Applications of Insulator

Some of the insulator applications are as follows:

Thermal Insulator: Insulators are often seen for making thermoplastic bottles and fireproof walls and ceilings. This is because that insulators do not allow the heat to transfer from one point to another.
Electrical Insulator: Insulators are often used to make motherboards, circuit boards and insulation of wires and cables due to the high resistance offered by them which hinders the flow of electrons in the electric circuit.
Sound Insulator: Insulators are often used in the acoustics of buildings and lecture halls because of their noise absorption property. They are good absorbers of noise and help to control the noise level.

Difference Between Conductor and Insulator

The table below represents the difference between the conductors and the insulators.

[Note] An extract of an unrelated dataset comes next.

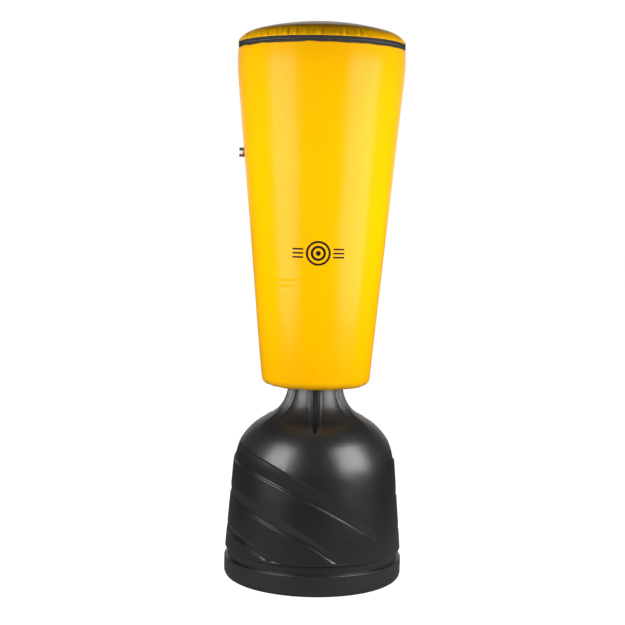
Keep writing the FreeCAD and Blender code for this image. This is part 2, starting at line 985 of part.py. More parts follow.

Characteristic	Conductor	Insulator
Definition	Conductors are materials that allow electrons to flow through them.	Insulators are materials that do not allow electrons to flow through them.
Electrical Conductivity	Electrical conductivity is high.	Electrical conductivity is low.
Electrical Resistance	Electrical resistance is low.	Electrical resistance is high.
Flow of Electrons	It allows the free flow of electrons.	It restricts the flow of electrons.
Band Gap	Narrow or nonexistent	Wide
Examples	Copper, Aluminum, Gold	Rubber, Glass, Plastic
Applications	Wiring, Electrical Circuits, Conductive Elements	Electrical Insulation, Thermal Insulation
Heat Conductivity	Generally high	Generally low
Behavior in the Electric Field	Conducts electricity	Does not conduct electricity
Behavior at High Voltage	May suffer from high-voltage breakdown	Resists high-voltage breakdown

Conclusion

From the above discussion we can conclude that the insulators are the materials in which electric current does not flow hence, it is used to prevent damage and adverse effects of electric current. The insulators are used for insulation, safety purposes etc. Insulators resist the current to prevent the current leakage.